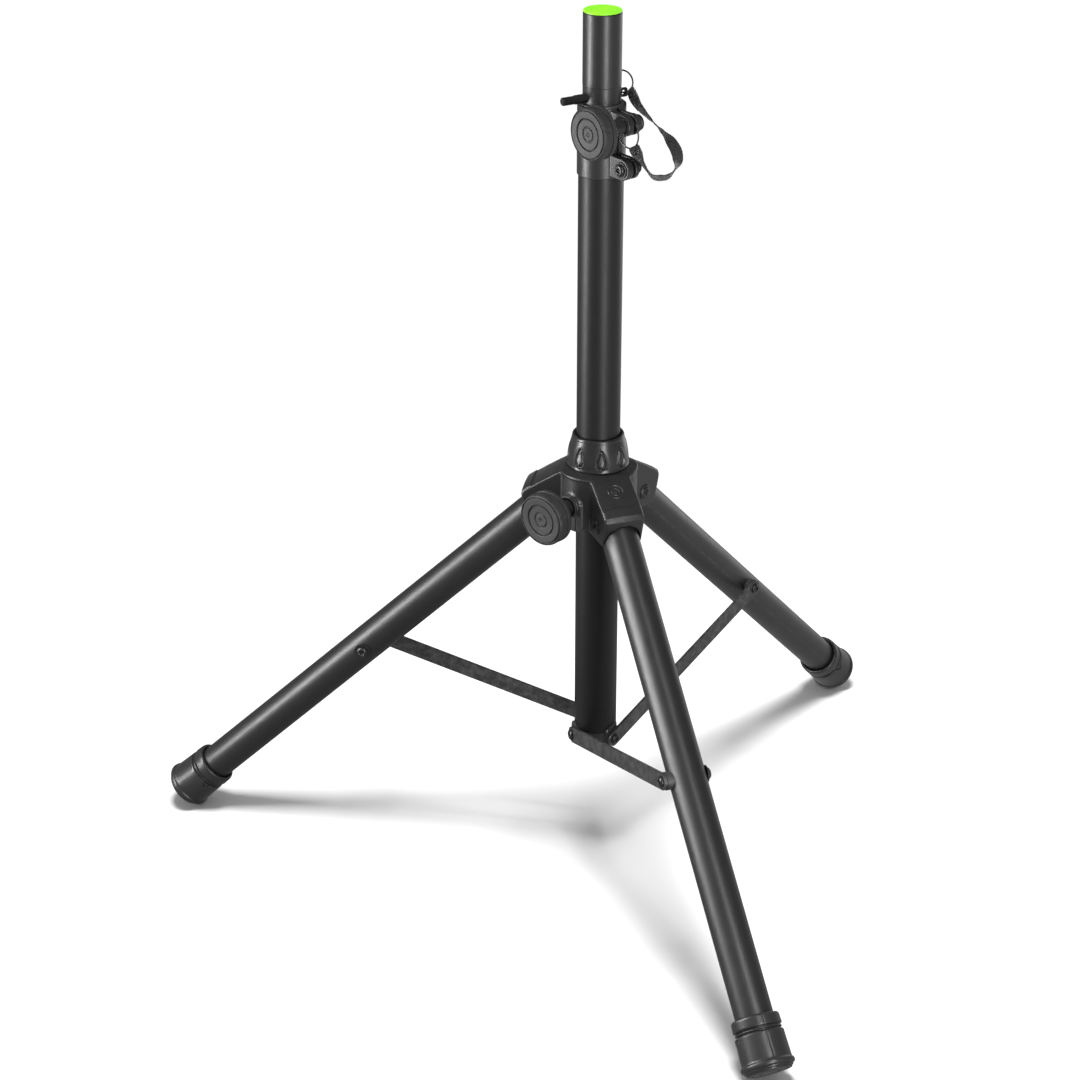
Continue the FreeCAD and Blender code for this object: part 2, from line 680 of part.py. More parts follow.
half = float(S.housing_half)
sections = []
for y, gap_in in ((-half, 1.4), (-half + 0.6, 0.6), (-half + 1.5, 0.2), (-half + 3.0, 0.0), (-10.0, -0.5), (0.0, -0.8),
                  (10.0, -0.5), (half - 3.0, 0.0), (half - 1.5, 0.2), (half - 0.6, 0.6), (half, 1.4)):
    pts = drawn_in(SIDE, gap_in)
    sections.append(Part.makePolygon([Vector(x, y, z) for x, z in pts + pts[:1]]))
housing_shape = Part.makeLoft(sections, True, True)

core = Part.makeCylinder(float(S.hub_core_rad), float(S.hub_head - S.hub_foot), Vector(0, 0, float(S.hub_foot)))
web = Part.makeCylinder(37.4, 50.5, Vector(0, 0, float(hh) - 54.5))
edge = Part.makeCone(37.4, 38.3, 1.0, Vector(0, 0, float(hh) - 5.0))
rim = Part.makeCone(38.3, 37.4, 1.0, Vector(0, 0, float(hh) - 4.0))
roof = Part.makeCone(37.4, 29.6, 3.0, Vector(0, 0, float(hh) - 3.0))
skirt = web.fuse([edge, rim, roof])
turn = lambda az: Placement(Vector(0, 0, 0), Rotation(Z, az)).toMatrix()
# the skirt drops to the slope of each housing's roof
above_roof = [
    (22.0, top_z + 0.3), (24.0, top_z - 0.1), (30.0, top_z - 1.6), (38.0, top_z - 5.9), (46.0, top_z - 11.0),
    (46.0, top_z + 4.0), (22.0, top_z + 4.0),
]
trim = Part.Face(Part.makePolygon([Vector(x, -half, z) for x, z in above_roof + above_roof[:1]])).extrude(Vector(0, 2 * half, 0))
skirt = skirt.cut([trim.transformed(turn(az)) for _, az in LEGS])
shape = core.fuse(skirt)
for _, az in LEGS:
    shape = shape.fuse(housing_shape.transformed(turn(az)))
# flat pad and round boss that carry the knob's threaded insert
pad_box = Part.makeBox(14.0, 21.0, float(S.hub_knob_level - S.hub_foot) - 1.0, Vector(24.0, -10.5, float(S.hub_foot) + 1.0))
pad_top = cyl(10.5, 14.0, (24.0, 0, S.hub_knob_level), (1, 0, 0))
boss = cyl(9.0, 17.5, (24.0, 0, S.hub_knob_level), (1, 0, 0))
shape = shape.fuse([p.transformed(turn(KNOB_AZ)) for p in (pad_box, pad_top, boss)])
# slot and swing room for each leg
P = (float(S.pivot_reach), float(S.pivot_level))
tilt = math.radians(float(S.leg_tilt))
d = (math.sin(tilt), -math.cos(tilt))
gap = float(S.cheek_gap)
clear = 28.2
inner = [
    (clear, 330.0), (clear, 397.0), (34.0, 402.5), (44.0, 402.0), (54.0, 397.2), (60.6, 392.9), (65.6, 386.4),
    (66.0, 379.0), (63.5, 361.0), (P[0] + d[0] * 60, 335.0), (P[0] + d[0] * 60, 330.0),
]
wire = Part.makePolygon([Vector(x, -gap, z) for x, z in inner + inner[:1]])
slot = Part.Face(wire).extrude(Vector(0, 2 * gap, 0))
rise = 1.6
tunnel = cyl(gap, 90.0, (P[0] - d[0] * 5 - d[1] * rise, 0, P[1] - d[1] * 5 + d[0] * rise), (d[0], 0, d[1]))
keep = Part.makeBox(200.0, 120.0, 200.0, Vector(clear, -60.0, 300.0))
cutter = slot.fuse(tunnel.common(keep))
bores = []
for _, az in LEGS:
    bores.append(cutter.transformed(turn(az)))
    bores.append(cyl(4.06, 120.0, (P[0], -60.0, P[1]), (0, 1, 0)).common(
        Part.makeBox(80, 60, 80, Vector(8, -30, 330))).transformed(turn(az)))
bores.append(Part.makeCylinder(float(S.hub_bore), 120.0, Vector(0, 0, 320.0)))
bores.append(Part.makeCylinder(30.2, 6.0, Vector(0, 0, top_z)))
bores.append(cyl(7.0, 60.0, (18.0, 0, S.hub_knob_level), (1, 0, 0)).transformed(turn(KNOB_AZ)))
shape = shape.cut(bores).removeSplitter()
casting = max(shape.Solids, key=lambda q: q.Volume)
print("hub solids", len(shape.Solids), [round(q.Volume) for q in shape.Solids])
solid_feature("hub_casting", casting)

turned("hub_bushing", [
    (S.mast_rad + 0.06, S.hub_foot + 0.5), (S.hub_bore - 0.02, S.hub_foot + 0.5),
    (S.hub_bore - 0.02, S.hub_head - 1.0), (S.mast_rad + 0.06, S.hub_head - 1.0),
])
b = [o for o in nodes if o.Label == "hub_bushing"][0]
s = sketch(b, "pad_window", "YZ_Plane")
ring(s, 7.0, 0.0, S.hub_knob_level)
pocket(b, s, "PadWindow", length=40.0, mid=False, back=True)
b.Placement = about_z(KNOB_AZ)

crown = body("crown_ring")
s = sketch(crown, "crown_profile")
loop(s, [
    (22.4, S.hub_head), (S.crown_low_rad - 0.5, S.hub_head), (S.crown_low_rad, S.hub_head + 1.2),
    (S.crown_low_rad - 1.2, S.hub_head + 12.0), (S.crown_low_rad - 2.8, S.hub_head + 21.0),
    (S.crown_top_rad + 0.9, S.crown_head - 1.6), (S.crown_top_rad - 0.4, S.crown_head - 0.2),
    (S.crown_top_rad - 1.4, S.crown_head), (21.1, S.crown_head - 1.6), (21.1, S.crown_head - 9.0), (22.4, S.crown_head - 10.0),
])
revolve(crown, s)
# eight drop-shaped finger recesses
s = sketch(crown, "drop", "YZ_Plane", offset=26.9)
mid_z = S.hub_head + 13.5
loop(s, [
    (-3.0, mid_z - 7.0), (-1.6, mid_z - 9.2), (1.6, mid_z - 9.2), (3.0, mid_z - 7.0), (3.2, mid_z - 3.0),
    (2.2, mid_z + 4.0), (0.5, mid_z + 9.6), (-0.5, mid_z + 9.6), (-2.2, mid_z + 4.0), (-3.2, mid_z - 3.0),
])
n = pocket(crown, s, "Drop", length=6.0, mid=False, back=True)
polar(crown, [n], 8, "EightDrops")
crown.Placement = about_z(KNOB_AZ)
node(crown, "crown_ring")

src = bolt("pivot_bolt_form", S.pivot_bolt_rad, 2.0 * 20.0 + 3.5, 6.0, 1.6, 2.6)
doc.recompute()
group("leg_pivot_bolts", src, [
    along(az, S.pivot_reach, -20.05, S.pivot_level, (0, -1, 0)) for _, az in LEGS
])
nut_form = turned("pivot_nut_form", [(4.05, 0.0), (6.6, 0.0), (6.6, 2.6), (5.8, 3.4), (4.05, 3.4)], register=False)
doc.recompute()
group("leg_pivot_nuts", nut_form, [
    along(az, S.pivot_reach, 20.05, S.pivot_level, (0, 1, 0)) for _, az in LEGS
])

turned("hub_knob_insert", [
    (5.06, 27.6), (6.95, 27.6), (6.95, 41.55), (9.3, 41.55), (9.3, 43.2), (8.2, 43.6), (5.06, 43.6),
], along(KNOB_AZ, 0, 0, S.hub_knob_level, (1, 0, 0)))

# brake pad between the stud's end and the mast, hollowed to the mast's radius
mast_keep = Part.makeCylinder(float(S.mast_rad) + 0.06, 60.0, Vector(0, 0, float(S.hub_knob_level) - 30.0))
pad_shape = cyl(6.8, 24.8 - 18.0, (18.0, 0, S.hub_knob_level), (1, 0, 0)).cut(mast_keep)
solid_feature("hub_brake_pad", max(pad_shape.Solids, key=lambda q: q.Volume).transformed(turn(KNOB_AZ)))

# ---------------------------------------------------------------- legs, feet and struts
leg_rot = 180.0 - float(S.leg_tilt)


def on_leg(az):
    return about_z(az).multiply(
        Placement(Vector(float(S.pivot_reach), 0, float(S.pivot_level)), Rotation(Vector(0, 1, 0), leg_rot))
    )


for name, az in LEGS:
    leg = body("leg_tube_" + name)
    s = sketch(leg, "leg_section_" + name)
    loop(s, [(S.leg_bore, -S.leg_top), (S.leg_rad, -S.leg_top), (S.leg_rad, S.leg_end), (S.leg_bore, S.leg_end)])
    revolve(leg, s)
    s = sketch(leg, "leg_holes_" + name)
    ring(s, S.pivot_bolt_rad + 0.06)
    ring(s, S.brace_bolt_rad + 0.05, 0.0, S.brace_at)
    pocket(leg, s, "BoltHoles", mid=True)
    leg.Placement = on_leg(az)
    node(leg, "leg_tube_" + name)

    plug = body("leg_plug_" + name)
    s = sketch(plug, "plug_section_" + name)
    loop(s, [
        (0.0, -S.leg_top), (S.leg_bore - 0.02, -S.leg_top), (S.leg_bore - 0.02, 14.0), (9.0, 14.0), (9.0, 7.5), (0.0, 7.5),
    ])
    revolve(plug, s)
    s = sketch(plug, "plug_hole_" + name)
    ring(s, S.pivot_bolt_rad + 0.06)
    pocket(plug, s, "BoltHole", mid=True)
    plug.Placement = on_leg(az)
    node(plug, "leg_plug_" + name)

    t0, lip = S.boot_top, S.boot_lip
    turned("foot_boot_" + name, [
        (S.leg_rad, t0), (20.6, t0), (21.9, t0 + 1.4), (22.3, t0 + 10.6), (21.0, t0 + 11.8), (21.2, t0 + 12.6),
        (20.9, t0 + 13.8), (22.4, t0 + 14.8), (S.boot_rad, lip - 5.6), (S.boot_rad + 0.6, lip - 4.4),
        (S.boot_lip_rad, lip - 3.2), (S.boot_lip_rad, lip), (22.9, lip + 1.9), (20.4, S.boot_sole),
        (0.0, S.boot_sole), (0.0, S.leg_end), (S.leg_rad, S.leg_end),
    ], on_leg(az))

    # spacer between the leg and its strut, saddled to the tube
    at = (float(S.pivot_reach) + d[0] * float(S.brace_at), float(S.pivot_level) + d[1] * float(S.brace_at))
    blank = cyl(S.spacer_rad, float(S.spacer_face) - 12.0, (at[0], -float(S.spacer_face), at[1]), (0, 1, 0))
    tube = cyl(S.leg_rad, 80.0, (at[0] - d[0] * 40, 0, at[1] - d[1] * 40), (d[0], 0, d[1]))
    shank = cyl(S.brace_bolt_rad + 0.05, 40.0, (at[0], -40.0, at[1]), (0, 1, 0))
    spacer = blank.cut(tube).cut(shank)
    solid_feature("strut_spacer_" + name, spacer.transformed(turn(az)))

    # cross bolt: threaded into the spacer side, head and washer on the other side of the leg
    bolt("leg_cross_bolt_" + name, S.brace_bolt_rad, 19.0 + 21.9, 5.5, 3.4, 2.3, register=True,
         place=along(az, at[0], 19.0, at[1], (0, 1, 0)))
    turned("leg_washer_" + name, [(S.brace_bolt_rad + 0.05, 0.0), (8.0, 0.0), (8.0, 1.3), (S.brace_bolt_rad + 0.05, 1.3)],
           along(az, at[0], 17.6, at[1], (0, 1, 0)))

    bar = body("strut_bar_" + name)
    s = sketch(bar, "bar_mid_" + name, offset=S.strut_in)
    w = S.strut_half
    loop(s, [(0.0, -w), (S.strut_len, -w), (S.strut_len, w), (0.0, w)])
    pad(bar, s, S.strut_thick, "Bar")
    for k, x in enumerate((dim(0.0), S.strut_len)):
        s = sketch(bar, "bar_end_%d_%s" % (k, name), offset=S.strut_in)
        ring(s, w, x, 0.0)
        pad(bar, s, S.strut_thick, "End%d" % k)
    s = sketch(bar, "bar_holes_" + name)
    ring(s, S.brace_bolt_rad + 0.03)
    ring(s, S.brace_bolt_rad + 0.05, S.strut_len, 0.0)
    pocket(bar, s, "Holes", mid=True)
    bar.Placement = about_z(az).multiply(
        Placement(Vector(0, 0, float(S.strut_level)), Rotation(Vector(0, 1, 0), -float(S.strut_angle)))
    )
    node(bar, "strut_bar_" + name)
    end = (float(S.strut_len) * math.cos(math.radians(float(S.strut_angle))),
           float(S.strut_level) + float(S.strut_len) * math.sin(math.radians(float(S.strut_angle))))
    bolt("strut_outer_bolt_" + name, S.brace_bolt_rad, float(S.strut_thick) - 0.1, 5.4, 2.5, 2.2, register=True,
         place=along(az, end[0], -float(strut_face) - 0.02, end[1], (0, -1, 0)))

# ---------------------------------------------------------------- check and write
doc.recompute()
bad = [o.Name for o in doc.Objects if "Invalid" in o.State or "Error" in o.State]
if bad:
    raise RuntimeError("failed objects: %s" % bad)
os.makedirs("parts", exist_ok=True)
low = 1e9
for o in nodes:
    shape = o.Shape
    if shape.isNull() or not shape.isValid() or not shape.Solids:
        raise RuntimeError("bad shape: %s" % o.Label)
    low = min(low, shape.BoundBox.ZMin)
for o in nodes:
    o.Shape.exportStep("parts/%s.step" % o.Label)
print("nodes", len(nodes), "lowest", round(low, 3))
for o in nodes:
    print(o.Label, len(o.Shape.Solids), round(o.Shape.Volume / 1000.0, 2))
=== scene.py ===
import json
import math
import bmesh
import bpy
from mathutils import Matrix, Vector


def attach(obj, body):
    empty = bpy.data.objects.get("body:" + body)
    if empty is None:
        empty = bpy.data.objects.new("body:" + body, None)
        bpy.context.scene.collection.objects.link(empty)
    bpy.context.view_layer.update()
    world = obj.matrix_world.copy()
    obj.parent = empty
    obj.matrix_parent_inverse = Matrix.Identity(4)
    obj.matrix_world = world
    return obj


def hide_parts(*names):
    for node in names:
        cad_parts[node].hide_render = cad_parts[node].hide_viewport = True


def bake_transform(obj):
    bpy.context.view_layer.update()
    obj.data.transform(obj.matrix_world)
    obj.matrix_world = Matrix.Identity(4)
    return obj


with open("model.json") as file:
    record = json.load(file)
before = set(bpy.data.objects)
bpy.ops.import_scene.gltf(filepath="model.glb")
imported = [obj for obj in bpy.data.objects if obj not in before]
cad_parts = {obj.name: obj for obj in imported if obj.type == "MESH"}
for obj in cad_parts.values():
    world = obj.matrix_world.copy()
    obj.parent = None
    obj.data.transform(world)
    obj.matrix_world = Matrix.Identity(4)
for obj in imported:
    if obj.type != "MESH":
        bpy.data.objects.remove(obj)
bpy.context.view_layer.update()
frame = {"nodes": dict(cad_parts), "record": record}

scene = bpy.context.scene
scene.view_settings.view_transform = "Standard"
scene.view_settings.look = "None"
MM = 0.001
LEGS = (("front", -90.0), ("right", 30.0), ("left", 150.0))
KNOB_AZ, LUG_AZ = -150.0, -70.0
UP = Vector((0, 0, 1))


def rad(a):
    return math.radians(a)


def az(a):
    return Vector((math.cos(rad(a)), math.sin(rad(a)), 0.0))


# ------------------------------------------------------------------ camera
EYE = Vector((-0.819336, -2.103603, 1.431687))
ahead = Vector((0.30606, 0.84603, -0.43653)).normalized()
right = ahead.cross(UP).normalized()
above = right.cross(ahead)
cam_data = bpy.data.cameras.new("camera")
cam = bpy.data.objects.new("camera", cam_data)
scene.collection.objects.link(cam)
cam.matrix_world = Matrix((
    (right.x, above.x, -ahead.x, EYE.x), (right.y, above.y, -ahead.y, EYE.y),
    (right.z, above.z, -ahead.z, EYE.z), (0, 0, 0, 1)))
cam_data.sensor_width = 36.0
cam_data.lens = 87.112
cam_data.clip_start, cam_data.clip_end = 0.05, 100.0
scene.camera = cam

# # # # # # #

- The request
Every line from the one containing "if shape.isNull() or" through the one containing "return math.radians(a)" is to be given again exactly, both ends included, and no line outside that range.

- Response to the task
    if shape.isNull() or not shape.isValid() or not shape.Solids:
        raise RuntimeError("bad shape: %s" % o.Label)
    low = min(low, shape.BoundBox.ZMin)
for o in nodes:
    o.Shape.exportStep("parts/%s.step" % o.Label)
print("nodes", len(nodes), "lowest", round(low, 3))
for o in nodes:
    print(o.Label, len(o.Shape.Solids), round(o.Shape.Volume / 1000.0, 2))
=== scene.py ===
import json
import math
import bmesh
import bpy
from mathutils import Matrix, Vector


def attach(obj, body):
    empty = bpy.data.objects.get("body:" + body)
    if empty is None:
        empty = bpy.data.objects.new("body:" + body, None)
        bpy.context.scene.collection.objects.link(empty)
    bpy.context.view_layer.update()
    world = obj.matrix_world.copy()
    obj.parent = empty
    obj.matrix_parent_inverse = Matrix.Identity(4)
    obj.matrix_world = world
    return obj


def hide_parts(*names):
    for node in names:
        cad_parts[node].hide_render = cad_parts[node].hide_viewport = True


def bake_transform(obj):
    bpy.context.view_layer.update()
    obj.data.transform(obj.matrix_world)
    obj.matrix_world = Matrix.Identity(4)
    return obj


with open("model.json") as file:
    record = json.load(file)
before = set(bpy.data.objects)
bpy.ops.import_scene.gltf(filepath="model.glb")
imported = [obj for obj in bpy.data.objects if obj not in before]
cad_parts = {obj.name: obj for obj in imported if obj.type == "MESH"}
for obj in cad_parts.values():
    world = obj.matrix_world.copy()
    obj.parent = None
    obj.data.transform(world)
    obj.matrix_world = Matrix.Identity(4)
for obj in imported:
    if obj.type != "MESH":
        bpy.data.objects.remove(obj)
bpy.context.view_layer.update()
frame = {"nodes": dict(cad_parts), "record": record}

scene = bpy.context.scene
scene.view_settings.view_transform = "Standard"
scene.view_settings.look = "None"
MM = 0.001
LEGS = (("front", -90.0), ("right", 30.0), ("left", 150.0))
KNOB_AZ, LUG_AZ = -150.0, -70.0
UP = Vector((0, 0, 1))


def rad(a):
    return math.radians(a)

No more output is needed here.